People with low IQs (about 10% of the population), and children, are also prone to unnecessary confessions when they are dishonestly and aggressively interrogated by the police. Juries often don’t realize that low IQs, or inexperience, make people confess to things they never did. Most countries don’t allow the police to lie to suspects, but it’s allowed in the US. If an experienced criminal defense lawyer were to be present with you through such interviews, they could instruct you to not go along with unfair interrogation.
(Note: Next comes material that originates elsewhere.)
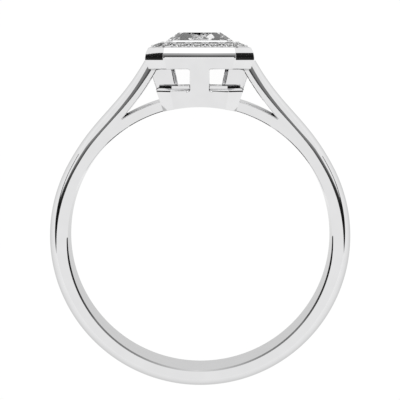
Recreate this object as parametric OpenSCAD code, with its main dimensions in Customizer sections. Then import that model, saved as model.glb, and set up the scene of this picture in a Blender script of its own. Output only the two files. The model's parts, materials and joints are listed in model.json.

When a police officer gets you in the interrogation room on whatever pretext, those interviews can last hours and hours, and can grind you down. Once people find themselves in such a situation, sometimes, they falsely confess, simply to escape the stress of the situation. Sometimes, they believe that they could confess to bring the interrogation to an end, and then later take it back. They don’t realize that they can’t take it back.
When people are persuaded to come to a station house on a police officer’s statement that they aren’t an actual suspect, they don’t think that they could ask for a criminal defense lawyer at any time through the process. It doesn’t occur to them. Some states like Texas require that police interrogations be fully recorded and played before juries so that juries are able to gain insight into the context in which confessions are made. Tennessee is not one of those states.
It’s important to understand that if a police officer wants to talk to you in any way, for any reason, in connection with a criminal investigation, you should ask to have your criminal lawyer present. If you forget to ask for a lawyer at the beginning, you can always ask for one any time through the process.